▸ Provided data:
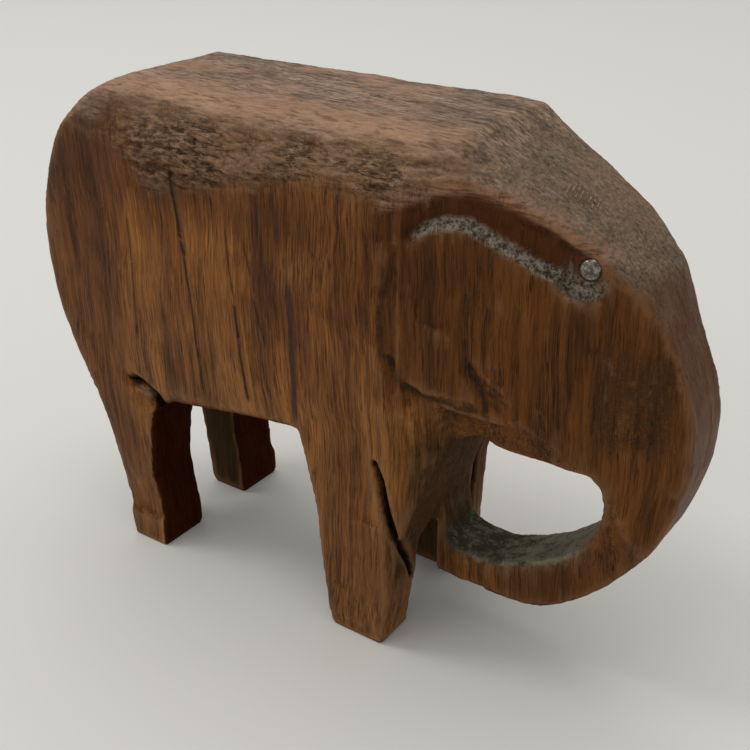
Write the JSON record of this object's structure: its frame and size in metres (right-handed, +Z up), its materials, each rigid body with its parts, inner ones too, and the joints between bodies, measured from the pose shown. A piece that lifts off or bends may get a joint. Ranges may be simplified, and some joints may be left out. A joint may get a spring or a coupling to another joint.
{
  "type": "carved wooden elephant figurine",
  "caption": "Hand-carved hardwood elephant on four square legs, its trunk curled back to the chest, with round-headed metal nails for eyes.",
  "frame": {"origin": "middle of the length and width, on the ground under the feet", "axes": "+X the way the elephant faces, +Y its left side, +Z up"},
  "size_m": [0.15, 0.043, 0.1124],
  "materials": {
    "wood": "hand-carved dark red-brown hardwood, weathered end grain on the back and brow, long open grain on the flanks",
    "nail": "tarnished round nail head, dull with a worn bright crown"
  },
  "bodies": {
    "root": {"carved_body": "wood", "right_eye_nail": "nail", "left_eye_nail": "nail"}
  },
  "joints": []
}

▸ What you need to do:
Your task is to repeat the data exactly, with nothing left out.

▸ Result for this task:
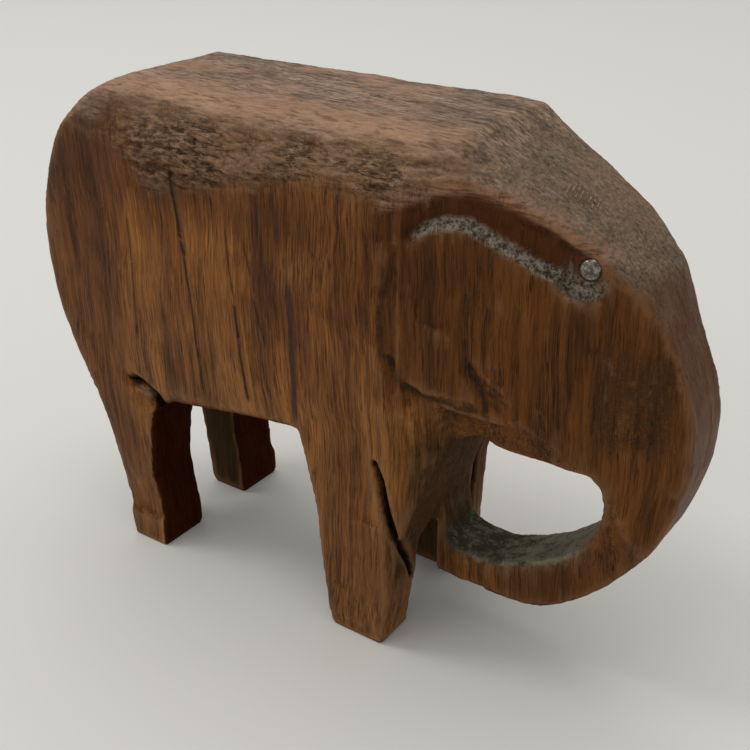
Write the JSON record of this object's structure: its frame and size in metres (right-handed, +Z up), its materials, each rigid body with its parts, inner ones too, and the joints between bodies, measured from the pose shown. A piece that lifts off or bends may get a joint. Ranges may be simplified, and some joints may be left out. A joint may get a spring or a coupling to another joint.
{
  "type": "carved wooden elephant figurine",
  "caption": "Hand-carved hardwood elephant on four square legs, its trunk curled back to the chest, with round-headed metal nails for eyes.",
  "frame": {"origin": "middle of the length and width, on the ground under the feet", "axes": "+X the way the elephant faces, +Y its left side, +Z up"},
  "size_m": [0.15, 0.043, 0.1124],
  "materials": {
    "wood": "hand-carved dark red-brown hardwood, weathered end grain on the back and brow, long open grain on the flanks",
    "nail": "tarnished round nail head, dull with a worn bright crown"
  },
  "bodies": {
    "root": {"carved_body": "wood", "right_eye_nail": "nail", "left_eye_nail": "nail"}
  },
  "joints": []
}